Mr. Avila works as Manager of the Enterprise Branch of the Las Vegas Clark County Library District. He received his Master’s degree in Library Science from the University of Arizona and was selected for the Executive Leadership Institute sponsored by the Urban Library Council. He is the author of Crash Course in Serving Spanish-Speakers
(Libraries Unlimited, 2008) and Serving Latino Teens
(Libraries Unlimited, 2012.) Previous honors include being named as a Library Journal
“Mover and Shaker” in 2006 and as the Criticas
Librarian of the Year in 2003.
Mr. Avila has taken on leadership roles in local, state and national organizations. He is a co-founder of the Nevada Chapter of REFORMA and has served on numerous committees for REFORMA, including the Pura Belpré Award Selection Committee. As a member of the American Library Association Council, he was instrumental in passing a resolution in support of the rights of immigrants to use libraries regardless of their nationality or status. He has given numerous presentations at library conferences on serving the Spanish-speaking, concentrating primarily on serving families and teens.

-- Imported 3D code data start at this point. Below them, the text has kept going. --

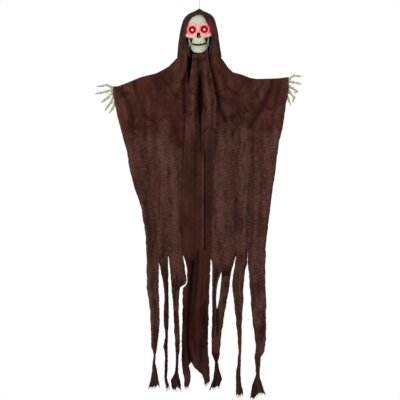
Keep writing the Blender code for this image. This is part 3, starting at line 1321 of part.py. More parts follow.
def arch_point(width, fall, share):
    """Out and down from the top edge, a share of the way over the shoulder's rounding."""
    angle = math.pi / 2 * share
    return width * math.sin(angle), fall * (1 - math.cos(angle))


def edge_top(table):
    """Where an edge meets the shoulder line."""
    return read(table, read(SHOULDER_LINE_PIXELS, read(table, table[0][0])))


def robe_rows(left, right, tip, facing, u_span, columns, counts, inset=0.0):
    """Rows of one strip, over the arm, down to the slit line and on to its tip."""
    upper_count, lower_count = counts
    tops = [edge_top(left), edge_top(right)]
    rows = [[] for _ in range(ARCH_ROWS + upper_count + lower_count + 1)]
    gap = (RIDGE_GAP / 2 + CLOTH_THICKNESS * 0.1) * facing
    for column in range(columns + 1):
        share = column / columns
        top_pixel = tops[0] + (tops[1] - tops[0]) * share
        u = u_span[0] + (u_span[1] - u_span[0]) * share
        top_down = read(SHOULDER_LINE_PIXELS, top_pixel)
        top_z = down(top_down) - CLOTH_THICKNESS / 2 - inset
        if abs(top_pixel - AXIS_PIXEL) < HOOD_ROW_PIXELS[-1][1]:
            top_z -= COLLAR_GAP
        start_y = facing * collar_depth(top_pixel, facing) + gap
        width = shoulder_width(top_pixel, facing) - inset
        round_down = SHOULDER_ROUND - inset
        for index in range(ARCH_ROWS + 1):
            out, fall = arch_point(width, round_down, index / ARCH_ROWS)
            rows[index].append(Vector((across(top_pixel), start_y + facing * out, top_z - fall)))
        side_y = start_y + facing * width
        rest_y = facing * (ROBE_FRONT_DEPTH if facing < 0 else ROBE_BACK_DEPTH) - facing * inset
        first = row_of(down(top_down) - SHOULDER_ROUND)
        for index in range(1, upper_count + lower_count + 1):
            if index <= upper_count:
                level = first + (SLIT_LINE_PIXEL - first) * index / upper_count
            else:
                level = SLIT_LINE_PIXEL + (tip - SLIT_LINE_PIXEL) * (index - upper_count) / lower_count
            pixel = read(left, level) + (read(right, level) - read(left, level)) * share
            pixel += (top_pixel - pixel) * max(0.0, 1 - index / upper_count) ** 4
            settle = ease(level, *CLOTH_SETTLE_PIXELS)
            y = side_y + (rest_y - side_y) * settle
            grow = ease(level, top_down + 6, top_down + 50)
            quiet = 1 - ease(u, 0.62, 0.86)
            wave = math.sin(2 * math.pi * (2.6 * u + 0.12)) * FOLD_DEPTH * grow * quiet
            y += facing * wave * (1 - 0.45 * ease(level, SLIT_LINE_PIXEL, tip))
            slit = ease(level, SLIT_LINE_PIXEL, SLIT_LINE_PIXEL + 20)
            curl = math.cos(math.pi * (share - 0.5)) * CREASE_DEPTH * slit
            rows[ARCH_ROWS + index].append(Vector((across(pixel), y + facing * curl, down(level))))
    return rows


def joined(upper, lower):
    """One edge table from its stretch above the slit line and the one below."""
    return tuple(upper[:-1]) + tuple(lower)


def inset_edge(table, by):
    """The same edge, moved across below the slit line."""
    low = SLIT_LINE_PIXEL + 8
    return tuple((level, pixel + by * ease(level, SLIT_LINE_PIXEL, low)) for level, pixel in table)


def build_robe():
    """Front and back sheets on each side, slit into strips, with a short lining under each front."""
    right_one = joined(RIGHT_FIRST_PIXELS, STRIP_ONE_RIGHT_PIXELS)
    right_two = (
        joined(RIGHT_FIRST_PIXELS, STRIP_TWO_LEFT_PIXELS),
        joined(RIGHT_SECOND_PIXELS, STRIP_TWO_RIGHT_PIXELS),
    )
    right_three = (
        joined(RIGHT_SECOND_PIXELS, STRIP_THREE_LEFT_PIXELS),
        joined(RIGHT_INNER_PIXELS, STRIP_THREE_RIGHT_PIXELS),
    )
    left_seven = joined(LEFT_SECOND_PIXELS, STRIP_SEVEN_LEFT_PIXELS)
    left_six = (
        joined(LEFT_SECOND_PIXELS, STRIP_SIX_RIGHT_PIXELS),
        joined(LEFT_FIRST_PIXELS, STRIP_SIX_LEFT_PIXELS),
    )
    left_five = (
        joined(LEFT_FIRST_PIXELS, STRIP_FIVE_RIGHT_PIXELS),
        joined(LEFT_INNER_PIXELS, STRIP_FIVE_LEFT_PIXELS),
    )
    right_edges = ((RIGHT_OUTER_PIXELS, right_one, 387.0), (*right_two, 388.0), (*right_three, 390.0))
    left_edges = ((LEFT_OUTER_PIXELS, left_seven, 398.0), (*left_six, 397.0), (*left_five, 391.0))
    for word, inward, edges in (("right", 1, right_edges), ("left", -1, left_edges)):
        front = bmesh.new()
        lining = bmesh.new()
        for index, (outer, inner, tip) in enumerate(edges):
            span = (index / len(edges), (index + 1) / len(edges))
            add_sheet(front, robe_rows(outer, inner, tip, -1, span, FRONT_COLUMNS, FRONT_ROWS))
            if index < len(edges) - 1:
                rows = robe_rows(outer, inner, tip, -1, span, FRONT_COLUMNS, FRONT_ROWS, LINING_GAP)
                add_sheet(lining, rows[:LINING_ROWS])
        cloth_from("robe_front_" + word, front, CLOTH_THICKNESS)
        cloth_from("lining_" + word, lining, CLOTH_THICKNESS)
        cloth_from("robe_back_" + word, robe_back(inward, edges), CLOTH_THICKNESS)


def robe_back(inward, edges):
    """The back sheet of one side: the front's strips, narrower and shorter, and one more to the seam."""
    back = bmesh.new()
    aside = inward * SEAM_GAP_PIXELS
    strips = [
        (inset_edge(outer, aside), inset_edge(inner, -aside), tip - BACK_SHORTER_PIXELS * (1 + index))
        for index, (outer, inner, tip) in enumerate(edges)
    ]
    inner_upper = edges[-1][1][:4]
    slit_pixel = read(edges[-1][1], SLIT_LINE_PIXEL)
    inner_lower = ((256, slit_pixel), (300, slit_pixel + inward * 3), (384, slit_pixel + inward * 5))
    middle = (*inner_upper, *inner_lower)
    seam = ((57, AXIS_PIXEL - aside), (390, AXIS_PIXEL - aside))
    strips.append((middle, seam, 378.0))
    for index, (outer, inner, tip) in enumerate(strips):
        span = (index / len(strips), (index + 1) / len(strips))
        add_sheet(back, robe_rows(outer, inner, tip, 1, span, BACK_COLUMNS, BACK_ROWS))
    return back


def build_drape():
    """The long scarf: two pleats under the chin, side by side, down to a split tail."""
    pleats = (
        (DRAPE_LEFT_PIXELS, DRAPE_MIDDLE_PIXELS[:-1] + DRAPE_TAIL_PIXELS, 387.0, 0.0),
        (DRAPE_MIDDLE_PIXELS[:-1] + DRAPE_BODY_PIXELS, DRAPE_RIGHT_PIXELS, 380.0, 0.5),
    )
    form = bmesh.new()
    for left, right, tip, start in pleats:
        rows = drape_tuck(left, right, start)
        for index in range(DRAPE_ROWS[0] + DRAPE_ROWS[1] + 1):
            if index <= DRAPE_ROWS[0]:
                passed = (index / DRAPE_ROWS[0]) ** 1.15
                level = DRAPE_TOP_PIXEL + (DRAPE_FORK_PIXEL - DRAPE_TOP_PIXEL) * passed
            else:
                level = DRAPE_FORK_PIXEL + (tip - DRAPE_FORK_PIXEL) * (index - DRAPE_ROWS[0]) / DRAPE_ROWS[1]
            row = []
            for pixel, u in drape_columns(left, right, level, start):
                row.append(Vector((across(pixel), -drape_depth(level, u), down(level))))
            rows.append(row)
        add_sheet(form, rows)
    cloth_from("front_drape", form, CLOTH_THICKNESS)


def drape_columns(left, right, level, start):
    """Each column's place across one pleat at a level, and how far round the two pleats it is."""
    width = read(right, level) - read(left, level)
    for column in range(DRAPE_COLUMNS + 1):
        share = column / DRAPE_COLUMNS
        yield read(left, level) + width * share, start + 0.5 * share


def drape_tuck(left, right, start):
    """The pleat's first rows, gathered from the front of the neck post out under the chin."""
    neck_front = NECK_DIAMETER / 2 + TOUCH_GAP
    rows = []
    for level, share in ((70.0, 0.0), (68.0, 0.35), (65.0, 0.8)):
        row = []
        for pixel, u in drape_columns(left, right, DRAPE_TOP_PIXEL, start):
            forward = neck_front + (drape_depth(DRAPE_TOP_PIXEL, u) - neck_front) * share
            row.append(Vector((across(pixel) * (0.45 + 0.55 * share), -forward, down(level))))
        rows.append(row)
    return rows


def drape_depth(level, u):
    """How far before the arms' plane the scarf hangs, its pleats further out than its edges."""
    top = collar(-1) * 1.08
    settle = ease(level, *CLOTH_SETTLE_PIXELS)
    base = top + (ROBE_FRONT_DEPTH - top) * settle + DRAPE_STANDOFF
    pleat = math.sin(2 * math.pi * u) ** 2
    fullness = (0.45 + 0.55 * ease(level, 60, 80)) * (1 - 0.6 * ease(level, 120, 330))
    return base + DRAPE_PLEAT * pleat * fullness


def main():
    for old in list(bpy.data.objects):
        bpy.data.objects.remove(old)
    for name in ("skeleton_ghost", "cutters"):
        group = bpy.data.collections.new(name)
        bpy.context.scene.collection.children.link(group)
    head = bpy.data.objects.new("head_tilt", None)
    head.location = (0, 0, -chin_drop())
    head.rotation_euler = (0, math.radians(-HEAD_TILT), 0)
    bpy.data.collections["skeleton_ghost"].objects.link(head)
    hang_cord()
    hang_eye()
    build_crown_nut()
    build_skull(head)
    build_eyes(head)
    build_power(head)
    build_base(head)
    build_jaw(head)
    build_shoulders(build_neck())
    for side, word, digits in ((1, "left", LEFT_DIGIT_SHARES), (-1, "right", RIGHT_DIGIT_SHARES)):
        build_arm(side, word)
        build_hand(side, word, digits)
    build_hood()
    build_robe()
    build_drape()


main()
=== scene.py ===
"""Hanging skeleton ghost: a lit plastic skull under a gauze hood, bony hands and a long ragged robe.

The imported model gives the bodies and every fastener. This file adds the moulded bone, the cloth, the cord and
all the finishes. Metres, +Z up, the face towards -Y, the figure's own left at +X. The origin is the top of the
hanging loop.
"""
import json
import logging
import math
from collections.abc import Iterable, Sequence
from dataclasses import dataclass, replace
from enum import Enum

import bmesh
import bpy
import numpy as np
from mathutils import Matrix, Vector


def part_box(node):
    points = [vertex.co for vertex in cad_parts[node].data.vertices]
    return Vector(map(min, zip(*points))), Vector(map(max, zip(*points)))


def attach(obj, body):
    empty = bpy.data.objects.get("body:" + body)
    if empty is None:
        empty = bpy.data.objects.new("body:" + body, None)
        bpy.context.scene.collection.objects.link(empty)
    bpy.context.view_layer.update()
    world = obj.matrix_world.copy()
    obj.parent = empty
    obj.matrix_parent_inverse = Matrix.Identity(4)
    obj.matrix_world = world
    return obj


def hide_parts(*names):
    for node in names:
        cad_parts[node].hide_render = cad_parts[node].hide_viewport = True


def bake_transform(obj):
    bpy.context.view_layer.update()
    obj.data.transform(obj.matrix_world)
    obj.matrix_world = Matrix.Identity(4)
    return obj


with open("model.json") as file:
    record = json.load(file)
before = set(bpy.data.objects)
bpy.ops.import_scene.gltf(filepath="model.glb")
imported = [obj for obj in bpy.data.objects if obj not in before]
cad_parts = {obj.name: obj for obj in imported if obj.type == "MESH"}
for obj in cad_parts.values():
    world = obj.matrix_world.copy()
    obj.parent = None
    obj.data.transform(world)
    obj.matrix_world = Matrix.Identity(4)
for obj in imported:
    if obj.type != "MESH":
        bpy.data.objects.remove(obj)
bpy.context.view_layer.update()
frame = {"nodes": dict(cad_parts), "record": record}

import openvdb
from mathutils import Matrix, Vector

log = logging.getLogger("skeleton_ghost")

Array = np.ndarray
Material, Mesh, Piece, Socket = bpy.types.Material, bpy.types.Mesh, bpy.types.Object, bpy.types.NodeSocket
Ragged = list[tuple[Array, Array]]
Colour = tuple[float, float, float]
Table = tuple[tuple[float, float], ...]


class Side(Enum):
    """One side of the figure, as it faces: its own left is at +X."""

    LEFT = 1
    RIGHT = -1

    @property
    def word(self) -> str:
        """The side's word in the names of pieces."""
        return self.name.lower()


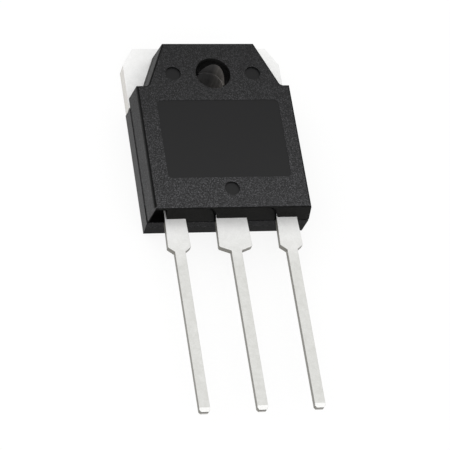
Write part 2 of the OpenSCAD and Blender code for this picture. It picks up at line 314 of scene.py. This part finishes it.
@dataclass(frozen=True)
class MouldedEpoxy:
    """Silica-filled black epoxy, moulded in a spark-eroded tool.

    The tool's texture gives the eye a dark grey surface with a fine pale speckle. The front's
    wide field and the pin marks are polished in the tool, so they are darker and smoother.
    Resin that bled into the tool's joints leaves a black line at the parting. The same black
    is painted shade along the front's edges and in the recesses and slots of the lower wall.
    The lower wall is painted darker, a painted shade, and reflects little. The hole's wall is
    painted black high up, a painted shade, and grey deeper in, a painted light. The colour is
    also painted darker towards the head and lighter towards the leads, a painted light. Spans
    are in millimetres, and spans of facing give the part of a direction that points along an
    axis.
    """

    resin: str = "#070708"
    filler: str = "#1c1c1d"
    # The palest specks are partly pale filler and partly painted glints of the tool's pits.
    glint: str = "#4c4c4e"
    polished: str = "#0f0f10"
    # Painted shade: the lower wall's front half is painted this darker colour.
    low_wall_shade: str = "#0e0e0d"
    # The black of bled resin at the parting, also used as painted shade in the recesses, along the
    # front's edges and high in the hole.
    bled: str = "#040404"
    # Painted light: the hole's wall deeper in is grey, and warmer towards its right side.
    bore_light: str = "#525151"
    bore_warm_light: str = "#b5afa9"

    # The spark pits of the tool are about this wide, and the resin copies them.
    grain_mm: float = 0.045
    grain_stops: tuple[float, float, float] = (0.36, 0.52, 0.68)
    pit_mm: float = 0.03
    polished_pits: float = 0.2
    edge_mm: float = 0.03

    matt_roughness: float = 0.55
    polished_roughness: float = 0.42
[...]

In 2012 the Las Vegas-Clark County Library District received one of twelve Learning Lab planning grants awarded in the United States. Mr. Avila developed a program for his branch on training to be a DJ aimed at giving teens experience with the technology needed to become a DJ. As Jeanne Goodrich, director of LVCCLD stated, “He creates a safe space for teens to learn from an accomplished adult.” The “Learn to DJ” program exposed teens to “real world” job skills, providing them with opportunities to develop their ability to be an entry level DJ.
Nominators described Mr. Avila as someone who “has his own style and certainly doesn’t look like a librarian.” His advocacy and passion for librarianship was cited by the nominators, as well as his commitment to the Latino community that he serves. Mr. Avila serves as an inspiration to young Latinos who are looking for positive male role models. In the words of Jose Aponte, director of the San Diego County Library, “Salvador’s selfless dedication to equity in public services” embodies the attributes of leadership, dedication, and commitment to the Latina/o community that were espoused by Dr. Arnulfo Trejo, the founder of REFORMA.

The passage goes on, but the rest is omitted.